Knowles, the interim Loons head coach (and as far as I know, still the MNUFC2 head coach), had talked a pretty good game in preseason about wanting to play a high-pressing, front-foot kind of game.

The thing is, that’s what every new coach says. Nobody says, “I just want the fans to know that we don’t have the horses to play much soccer this year, so we’re gonna pack players behind the ball on defense, foul as much as we can in non-threatening areas, and hope that we can win 1-0 from a goal off a set piece, or maybe a wayward back-pass.”
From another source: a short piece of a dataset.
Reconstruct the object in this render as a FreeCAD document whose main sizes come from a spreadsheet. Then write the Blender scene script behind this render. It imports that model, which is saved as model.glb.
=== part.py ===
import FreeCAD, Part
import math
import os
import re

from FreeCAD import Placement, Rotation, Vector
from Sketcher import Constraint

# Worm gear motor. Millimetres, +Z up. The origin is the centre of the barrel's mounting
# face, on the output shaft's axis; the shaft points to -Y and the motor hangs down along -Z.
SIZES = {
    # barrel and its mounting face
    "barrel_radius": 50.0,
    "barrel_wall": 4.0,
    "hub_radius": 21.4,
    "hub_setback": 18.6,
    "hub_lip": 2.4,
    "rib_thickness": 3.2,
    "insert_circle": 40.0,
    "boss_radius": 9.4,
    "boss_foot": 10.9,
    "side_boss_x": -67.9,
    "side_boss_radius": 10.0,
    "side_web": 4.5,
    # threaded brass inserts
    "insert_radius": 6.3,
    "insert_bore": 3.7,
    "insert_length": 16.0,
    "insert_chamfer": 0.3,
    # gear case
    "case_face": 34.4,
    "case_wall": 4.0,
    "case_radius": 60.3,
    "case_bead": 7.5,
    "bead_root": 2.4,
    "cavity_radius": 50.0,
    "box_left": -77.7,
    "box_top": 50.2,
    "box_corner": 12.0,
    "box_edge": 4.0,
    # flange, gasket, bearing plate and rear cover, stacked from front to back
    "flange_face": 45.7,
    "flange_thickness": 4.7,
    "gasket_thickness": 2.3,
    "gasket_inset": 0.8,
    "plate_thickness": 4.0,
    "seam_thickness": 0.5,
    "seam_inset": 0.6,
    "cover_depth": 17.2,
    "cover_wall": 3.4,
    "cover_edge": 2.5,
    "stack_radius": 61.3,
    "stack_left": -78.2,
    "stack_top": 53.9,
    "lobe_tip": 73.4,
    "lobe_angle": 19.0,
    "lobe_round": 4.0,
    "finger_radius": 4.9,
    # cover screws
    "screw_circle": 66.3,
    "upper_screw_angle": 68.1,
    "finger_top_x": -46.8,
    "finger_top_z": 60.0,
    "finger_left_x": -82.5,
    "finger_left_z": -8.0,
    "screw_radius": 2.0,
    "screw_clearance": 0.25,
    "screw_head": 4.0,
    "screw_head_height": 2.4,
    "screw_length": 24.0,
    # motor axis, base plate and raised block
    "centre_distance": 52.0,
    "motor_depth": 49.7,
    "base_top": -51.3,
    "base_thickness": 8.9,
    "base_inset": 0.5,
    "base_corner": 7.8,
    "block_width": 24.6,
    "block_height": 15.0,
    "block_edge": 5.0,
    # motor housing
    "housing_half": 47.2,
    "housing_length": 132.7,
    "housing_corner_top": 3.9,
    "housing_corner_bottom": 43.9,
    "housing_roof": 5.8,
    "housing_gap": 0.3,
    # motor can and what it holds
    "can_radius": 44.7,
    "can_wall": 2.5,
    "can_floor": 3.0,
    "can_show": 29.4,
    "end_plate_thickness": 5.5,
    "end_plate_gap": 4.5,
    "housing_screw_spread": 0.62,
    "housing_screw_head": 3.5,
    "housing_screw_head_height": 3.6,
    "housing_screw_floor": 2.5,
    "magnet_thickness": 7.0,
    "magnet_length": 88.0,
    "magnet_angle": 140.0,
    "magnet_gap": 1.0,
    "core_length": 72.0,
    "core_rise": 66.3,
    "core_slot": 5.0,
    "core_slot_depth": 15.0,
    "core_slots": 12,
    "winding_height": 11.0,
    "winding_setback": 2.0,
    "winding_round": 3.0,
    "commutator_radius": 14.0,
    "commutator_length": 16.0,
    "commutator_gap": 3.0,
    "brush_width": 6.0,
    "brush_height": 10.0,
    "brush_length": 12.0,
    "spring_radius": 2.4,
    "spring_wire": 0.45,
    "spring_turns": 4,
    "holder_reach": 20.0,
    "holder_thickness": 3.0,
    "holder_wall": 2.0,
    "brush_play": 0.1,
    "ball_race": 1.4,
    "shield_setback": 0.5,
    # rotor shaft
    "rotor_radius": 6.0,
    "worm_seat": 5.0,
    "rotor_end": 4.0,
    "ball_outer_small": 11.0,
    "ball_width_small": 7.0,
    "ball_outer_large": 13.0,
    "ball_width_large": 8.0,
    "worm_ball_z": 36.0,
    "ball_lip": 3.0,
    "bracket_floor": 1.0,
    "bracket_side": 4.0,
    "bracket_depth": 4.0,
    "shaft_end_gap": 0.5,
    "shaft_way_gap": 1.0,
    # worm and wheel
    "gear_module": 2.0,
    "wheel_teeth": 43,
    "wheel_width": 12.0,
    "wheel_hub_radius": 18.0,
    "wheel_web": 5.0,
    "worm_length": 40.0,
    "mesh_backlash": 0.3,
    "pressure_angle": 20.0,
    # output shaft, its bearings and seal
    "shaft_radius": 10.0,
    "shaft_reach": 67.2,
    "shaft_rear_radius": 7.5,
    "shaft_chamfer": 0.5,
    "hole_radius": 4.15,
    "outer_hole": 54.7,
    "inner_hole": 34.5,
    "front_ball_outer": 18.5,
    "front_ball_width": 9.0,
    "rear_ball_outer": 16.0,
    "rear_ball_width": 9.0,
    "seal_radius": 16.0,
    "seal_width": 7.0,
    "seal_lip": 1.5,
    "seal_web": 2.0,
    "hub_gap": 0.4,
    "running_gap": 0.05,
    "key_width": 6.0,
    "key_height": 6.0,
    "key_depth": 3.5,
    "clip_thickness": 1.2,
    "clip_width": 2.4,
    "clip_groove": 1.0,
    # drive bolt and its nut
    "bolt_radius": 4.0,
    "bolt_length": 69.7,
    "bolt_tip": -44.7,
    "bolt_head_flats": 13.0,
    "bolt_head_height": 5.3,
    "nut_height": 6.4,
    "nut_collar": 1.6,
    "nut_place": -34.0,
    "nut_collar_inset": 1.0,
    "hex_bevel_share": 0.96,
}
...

But the Loons came out and actually did it, and in the first half, it forced Austin FC into full-time panic mode. I’ve basically never seen that kind of thing from MNUFC; they have always made some effort to press, but generally that came down to “Emanuel Reynoso getting in wars all over the field, and everyone else being alert enough to run towards the goal if he wins the ball.” In this one, they were harrying Austin all over the field, and Hassani Dotson and Lod and Trapp were running around like free safeties picking up second balls, and every time you looked up, the Loons had a corner kick.

And in the second half… when would you ever, ever have previously seen something that looked like the following, from MNUFC?
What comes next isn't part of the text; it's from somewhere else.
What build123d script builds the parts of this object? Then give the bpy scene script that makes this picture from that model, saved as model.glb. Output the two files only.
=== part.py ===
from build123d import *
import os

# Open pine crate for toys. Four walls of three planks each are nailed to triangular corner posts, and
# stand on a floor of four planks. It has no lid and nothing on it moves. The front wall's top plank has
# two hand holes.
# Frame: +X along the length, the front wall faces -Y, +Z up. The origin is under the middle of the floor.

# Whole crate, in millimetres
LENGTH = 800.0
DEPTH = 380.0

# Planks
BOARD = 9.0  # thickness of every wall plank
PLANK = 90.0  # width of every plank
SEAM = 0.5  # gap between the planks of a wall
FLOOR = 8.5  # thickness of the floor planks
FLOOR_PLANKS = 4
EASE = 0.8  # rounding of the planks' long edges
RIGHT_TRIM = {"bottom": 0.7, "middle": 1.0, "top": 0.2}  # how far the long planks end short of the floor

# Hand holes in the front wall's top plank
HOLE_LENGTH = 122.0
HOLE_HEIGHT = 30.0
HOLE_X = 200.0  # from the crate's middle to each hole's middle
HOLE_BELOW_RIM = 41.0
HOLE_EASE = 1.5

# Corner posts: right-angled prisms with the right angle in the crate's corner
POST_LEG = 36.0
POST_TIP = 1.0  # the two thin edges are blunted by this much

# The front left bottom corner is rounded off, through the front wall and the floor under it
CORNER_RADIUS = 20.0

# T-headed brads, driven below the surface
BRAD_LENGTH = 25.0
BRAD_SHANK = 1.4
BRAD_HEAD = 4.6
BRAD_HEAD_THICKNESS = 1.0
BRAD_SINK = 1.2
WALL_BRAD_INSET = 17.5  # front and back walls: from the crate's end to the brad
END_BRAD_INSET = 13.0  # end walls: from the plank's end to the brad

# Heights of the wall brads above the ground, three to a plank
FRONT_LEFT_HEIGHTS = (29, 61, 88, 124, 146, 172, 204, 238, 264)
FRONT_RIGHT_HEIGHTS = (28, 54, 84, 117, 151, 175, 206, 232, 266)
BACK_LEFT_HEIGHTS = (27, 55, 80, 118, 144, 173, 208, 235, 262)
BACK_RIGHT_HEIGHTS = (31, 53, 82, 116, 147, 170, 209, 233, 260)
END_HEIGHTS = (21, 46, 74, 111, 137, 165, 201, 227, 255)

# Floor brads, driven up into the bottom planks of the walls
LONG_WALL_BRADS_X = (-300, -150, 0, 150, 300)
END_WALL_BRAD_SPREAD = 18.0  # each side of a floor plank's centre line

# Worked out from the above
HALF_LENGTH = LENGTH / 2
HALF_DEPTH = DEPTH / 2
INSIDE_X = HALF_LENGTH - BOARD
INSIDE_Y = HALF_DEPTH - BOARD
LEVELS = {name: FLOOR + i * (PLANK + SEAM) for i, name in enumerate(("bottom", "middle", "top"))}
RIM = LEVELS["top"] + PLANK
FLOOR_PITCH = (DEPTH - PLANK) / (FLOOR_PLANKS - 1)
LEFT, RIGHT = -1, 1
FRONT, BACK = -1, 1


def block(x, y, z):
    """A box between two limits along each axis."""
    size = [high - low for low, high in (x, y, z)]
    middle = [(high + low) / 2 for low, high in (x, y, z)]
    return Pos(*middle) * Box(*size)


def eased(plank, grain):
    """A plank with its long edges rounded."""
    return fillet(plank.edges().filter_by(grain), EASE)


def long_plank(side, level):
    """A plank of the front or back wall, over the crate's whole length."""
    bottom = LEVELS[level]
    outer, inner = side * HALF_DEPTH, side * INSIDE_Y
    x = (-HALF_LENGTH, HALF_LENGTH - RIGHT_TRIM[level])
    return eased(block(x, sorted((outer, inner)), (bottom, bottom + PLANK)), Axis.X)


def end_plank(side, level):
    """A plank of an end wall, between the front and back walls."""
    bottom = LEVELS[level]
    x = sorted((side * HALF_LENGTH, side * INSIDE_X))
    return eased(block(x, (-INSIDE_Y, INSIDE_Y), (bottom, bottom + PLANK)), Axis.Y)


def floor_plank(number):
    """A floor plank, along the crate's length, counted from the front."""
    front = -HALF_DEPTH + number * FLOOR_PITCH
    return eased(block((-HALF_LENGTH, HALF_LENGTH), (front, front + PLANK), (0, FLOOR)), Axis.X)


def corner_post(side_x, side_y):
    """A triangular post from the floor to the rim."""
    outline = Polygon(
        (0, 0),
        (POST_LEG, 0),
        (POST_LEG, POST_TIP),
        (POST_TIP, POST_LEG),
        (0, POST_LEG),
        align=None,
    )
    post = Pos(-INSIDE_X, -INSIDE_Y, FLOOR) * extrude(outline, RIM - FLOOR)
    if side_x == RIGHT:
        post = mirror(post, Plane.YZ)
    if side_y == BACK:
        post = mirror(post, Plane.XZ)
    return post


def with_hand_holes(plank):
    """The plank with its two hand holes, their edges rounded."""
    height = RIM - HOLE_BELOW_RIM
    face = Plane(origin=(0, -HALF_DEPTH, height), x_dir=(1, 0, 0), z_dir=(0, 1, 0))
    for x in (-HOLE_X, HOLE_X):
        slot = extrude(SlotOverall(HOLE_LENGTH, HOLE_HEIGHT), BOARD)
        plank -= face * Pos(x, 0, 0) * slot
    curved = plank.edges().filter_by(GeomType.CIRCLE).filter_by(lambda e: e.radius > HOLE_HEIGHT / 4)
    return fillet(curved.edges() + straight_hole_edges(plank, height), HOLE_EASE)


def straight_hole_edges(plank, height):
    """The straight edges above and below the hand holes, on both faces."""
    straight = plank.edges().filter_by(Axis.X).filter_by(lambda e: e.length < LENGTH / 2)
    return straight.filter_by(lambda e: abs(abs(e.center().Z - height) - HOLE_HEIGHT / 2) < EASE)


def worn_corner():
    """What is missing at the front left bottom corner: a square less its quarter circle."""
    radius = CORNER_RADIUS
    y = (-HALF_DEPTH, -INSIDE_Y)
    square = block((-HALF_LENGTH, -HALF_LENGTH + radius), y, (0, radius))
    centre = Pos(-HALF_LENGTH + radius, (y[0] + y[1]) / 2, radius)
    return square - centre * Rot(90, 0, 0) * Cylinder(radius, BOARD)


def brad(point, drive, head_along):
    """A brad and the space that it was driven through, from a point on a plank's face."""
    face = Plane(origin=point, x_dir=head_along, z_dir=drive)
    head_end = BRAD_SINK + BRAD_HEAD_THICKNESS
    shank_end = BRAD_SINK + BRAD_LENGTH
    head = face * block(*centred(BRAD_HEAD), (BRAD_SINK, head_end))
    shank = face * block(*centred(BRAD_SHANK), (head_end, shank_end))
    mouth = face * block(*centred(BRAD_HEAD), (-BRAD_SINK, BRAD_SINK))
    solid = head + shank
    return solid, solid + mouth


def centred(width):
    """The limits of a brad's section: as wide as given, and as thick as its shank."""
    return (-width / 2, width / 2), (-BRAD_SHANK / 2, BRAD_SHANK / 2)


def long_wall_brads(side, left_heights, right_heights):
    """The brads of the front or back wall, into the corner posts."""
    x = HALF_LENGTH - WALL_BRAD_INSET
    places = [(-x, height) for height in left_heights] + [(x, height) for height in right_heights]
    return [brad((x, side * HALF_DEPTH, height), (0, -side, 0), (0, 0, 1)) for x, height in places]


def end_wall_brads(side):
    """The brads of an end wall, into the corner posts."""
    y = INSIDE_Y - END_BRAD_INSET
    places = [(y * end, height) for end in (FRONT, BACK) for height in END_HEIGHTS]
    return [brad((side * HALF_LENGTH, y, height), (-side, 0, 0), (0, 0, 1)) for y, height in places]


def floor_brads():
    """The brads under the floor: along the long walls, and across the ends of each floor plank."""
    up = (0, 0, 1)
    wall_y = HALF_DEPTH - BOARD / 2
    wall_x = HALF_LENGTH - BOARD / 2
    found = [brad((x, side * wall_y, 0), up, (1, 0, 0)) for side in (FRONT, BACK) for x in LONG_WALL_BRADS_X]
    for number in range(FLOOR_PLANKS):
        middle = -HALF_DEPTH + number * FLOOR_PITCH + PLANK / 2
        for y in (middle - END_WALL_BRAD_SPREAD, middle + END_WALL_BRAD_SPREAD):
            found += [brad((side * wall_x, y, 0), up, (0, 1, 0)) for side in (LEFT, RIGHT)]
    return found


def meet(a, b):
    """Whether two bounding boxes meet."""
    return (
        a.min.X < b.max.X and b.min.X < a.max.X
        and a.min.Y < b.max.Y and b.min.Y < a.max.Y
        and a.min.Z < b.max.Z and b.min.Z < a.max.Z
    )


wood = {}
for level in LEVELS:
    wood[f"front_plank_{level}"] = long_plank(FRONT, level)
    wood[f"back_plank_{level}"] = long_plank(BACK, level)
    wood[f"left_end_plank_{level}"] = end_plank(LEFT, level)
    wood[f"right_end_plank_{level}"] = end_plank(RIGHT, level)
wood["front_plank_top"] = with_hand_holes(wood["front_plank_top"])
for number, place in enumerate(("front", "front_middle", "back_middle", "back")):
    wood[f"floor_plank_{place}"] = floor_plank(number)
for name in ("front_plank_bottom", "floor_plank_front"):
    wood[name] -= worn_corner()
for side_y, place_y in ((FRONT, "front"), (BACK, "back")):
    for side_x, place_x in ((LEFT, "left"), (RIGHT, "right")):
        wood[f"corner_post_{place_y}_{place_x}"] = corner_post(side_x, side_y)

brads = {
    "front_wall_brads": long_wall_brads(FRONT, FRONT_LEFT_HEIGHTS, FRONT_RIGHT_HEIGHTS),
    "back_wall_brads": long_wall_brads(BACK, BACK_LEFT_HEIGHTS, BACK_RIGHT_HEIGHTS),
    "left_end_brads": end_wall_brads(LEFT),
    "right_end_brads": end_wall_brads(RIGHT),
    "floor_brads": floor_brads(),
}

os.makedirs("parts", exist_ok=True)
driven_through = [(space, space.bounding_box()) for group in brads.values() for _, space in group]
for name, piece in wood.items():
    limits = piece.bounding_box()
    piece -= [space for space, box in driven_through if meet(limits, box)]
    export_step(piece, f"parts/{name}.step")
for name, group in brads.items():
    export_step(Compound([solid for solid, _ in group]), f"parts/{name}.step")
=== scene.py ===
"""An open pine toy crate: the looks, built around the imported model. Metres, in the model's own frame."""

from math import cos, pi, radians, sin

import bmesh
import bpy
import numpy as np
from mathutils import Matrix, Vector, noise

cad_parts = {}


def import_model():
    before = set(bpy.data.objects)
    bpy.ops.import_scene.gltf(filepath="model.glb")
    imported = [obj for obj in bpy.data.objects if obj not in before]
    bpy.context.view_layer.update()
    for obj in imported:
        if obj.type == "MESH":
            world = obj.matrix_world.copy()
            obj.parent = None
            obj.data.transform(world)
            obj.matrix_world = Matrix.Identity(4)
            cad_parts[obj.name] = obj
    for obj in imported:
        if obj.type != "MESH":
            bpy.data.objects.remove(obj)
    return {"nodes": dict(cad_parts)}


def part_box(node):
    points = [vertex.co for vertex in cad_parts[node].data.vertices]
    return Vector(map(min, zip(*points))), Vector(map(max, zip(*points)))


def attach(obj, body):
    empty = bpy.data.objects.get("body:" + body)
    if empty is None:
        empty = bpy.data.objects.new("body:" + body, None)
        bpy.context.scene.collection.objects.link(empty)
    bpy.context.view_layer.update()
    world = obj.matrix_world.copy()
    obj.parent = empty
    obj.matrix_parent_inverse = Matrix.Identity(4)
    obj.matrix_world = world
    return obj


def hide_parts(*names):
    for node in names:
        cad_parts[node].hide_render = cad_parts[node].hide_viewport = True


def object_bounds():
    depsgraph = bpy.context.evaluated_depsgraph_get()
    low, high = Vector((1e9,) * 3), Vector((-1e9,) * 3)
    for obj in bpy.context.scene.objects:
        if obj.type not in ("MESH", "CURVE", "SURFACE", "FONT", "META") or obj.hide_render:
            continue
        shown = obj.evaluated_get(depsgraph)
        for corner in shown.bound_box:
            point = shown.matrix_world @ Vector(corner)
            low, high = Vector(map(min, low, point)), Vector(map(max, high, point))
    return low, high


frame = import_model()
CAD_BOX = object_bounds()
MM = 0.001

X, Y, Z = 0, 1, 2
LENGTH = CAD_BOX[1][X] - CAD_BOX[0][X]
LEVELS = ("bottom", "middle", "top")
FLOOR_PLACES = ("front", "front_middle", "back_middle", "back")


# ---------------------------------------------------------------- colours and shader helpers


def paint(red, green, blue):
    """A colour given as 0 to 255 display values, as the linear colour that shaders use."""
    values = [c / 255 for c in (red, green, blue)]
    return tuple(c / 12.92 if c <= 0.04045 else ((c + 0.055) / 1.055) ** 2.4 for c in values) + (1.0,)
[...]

68’: Alejandro Bran in for Lod
69’: Tani Oluwaseyi in for Teemu Pukki
77’: Loïc Mesanvi in for Sang Bin Jeong
78’: Caden Clark in for Franco Fragapane
87’: Zarek Valentin in for DJ Taylor

Five subs, including four young players, including three players making their Loons debuts. Fresh legs, to get out there and run, trusted enough to close out what was still then a one-goal game.

I’m not sure it could have paid off more than it did, with the Loons scoring a second goal, in stoppage time, courtesy of a pass from Clark to Oluwaseyi, who laid it off for Bran to score. After Minnesota conceded a stoppage-time of its own (a sign that, even if everything’s different, these are still the Loons), Bran’s goal was the game-winner.
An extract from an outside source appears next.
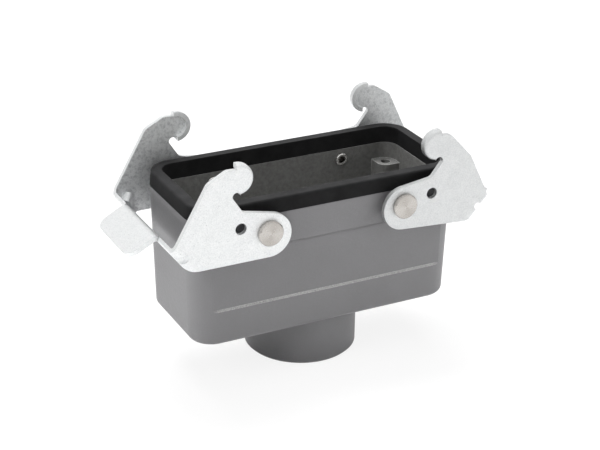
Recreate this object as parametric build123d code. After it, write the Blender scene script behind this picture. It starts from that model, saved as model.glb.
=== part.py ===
from build123d import *
import math
import os

# Heavy duty connector hood standing on its cable entry, mating face up.
# Millimetres, +Z up, +X along the hood, origin on the cable entry axis at the collar's lower face.

# Hood body
length = 93.5
width = 43.0
collar_height = 16.0
body_height = 42.4
corner_radius = 9.0
wall = 4.0
wall_draft = 1.2
floor = 4.0
bottom_round = 2.0
cut_margin = 1.0

# Shallow panels on the two long faces
panel_depth = 0.45
panel_start = 12.0
pad_height = 11.0
pad_depth = 0.2

# Cable entry collar, M32 x 1.5
collar_radius = 18.5
collar_edge = 0.8
entry_bore_radius = 15.2

# Insert screws, M4, at the standard pitch of the insert
screw_from_end = 8.0
screw_from_side = 8.0
screw_drop = 6.4
screw_bore_radius = 1.65
screw_bore_depth = 12.0
screw_boss_radius = 3.3

# Rim groove and profile seal
seal_height = 4.8
seal_lean = 0.4
seal_edge = 0.8
lip_width = 1.0
lip_drop = 0.8
groove_width = 1.6
groove_depth = 2.0
groove_inset = 1.0
seal_clearance = 0.1

# Lever pivots
pivot_from_end = 23.15
pivot_below_rim = 4.3
pivot_boss_radius = 5.2
pivot_boss_height = 2.2
side_play = 0.1
turning_clearance = 0.05

# Rivets
shoulder_radius = 3.0
tenon_radius = 1.7
tenon_clearance = 0.02
head_radius = 4.1
head_height = 1.3
head_edge = 0.35
rolled_end_radius = 2.1
rolled_end_height = 0.8
rolled_end_edge = 0.35
rivet_hollow_radius = 1.25
rivet_hollow_depth = 2.6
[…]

Now, Austin FC may be truly awful this season. Still, you have to give credit to Knowles, who found out ten days before preseason started that he’d be the interim head coach, not the interim assistant coach.

Knowles, working with a technical staff that included MNUFC2 assistant Jeremy Hall, U19 academy head coach Fanendo Adi, and academy goalkeeping coach Cristiano Costa, had to oversee the on-field transition to the new season. He had to deal with plenty of off-season scuttlebut, including a late arrival from Reynoso, and as serving as the face of the franchise while new GM Khaled El-Ahmad worked to get his work visa and be allowed come to the United States.

It’s not his first go-round in MLS; he was a Portland Timbers assistant for six years, so he’s not new to any of this. He also possesses the calmest demeanor you’ll find; the New Zealand native looks like a sinkhole could open up underneath the goal mid-game, and he wouldn’t so much as raise an eyebrow. (“The sinkhole was a challenge for the group that we have,” he’d say postgame, “and we want to make sure that we’re challenging this group and building that trust.”)

In the space of one preseason, as an interim coach, Knowles seemingly has transformed how MNUFC approaches the game. He won his first match in MLS, and without the benefit of having his two best attacking players in the lineup.

In 45 minutes, we stopped wondering why the Loons hadn’t hired a head coach, and started wondering why they hadn’t hired this head coach.

Things aren’t going to be easy for the Loons. Their next three games are 1) home against the MLS Cup champs, Columbus; 2) away against the second-best team in MLS last season, Orlando; and 3) home against MLS Cup (and CONCACAF Champions League, and Campeones Cup) runners-up LAFC.

For one night, though, the Loons can let their optimism go through the roof. The people haven’t changed, for MNUFC, but right now it sure seems like everything’s different.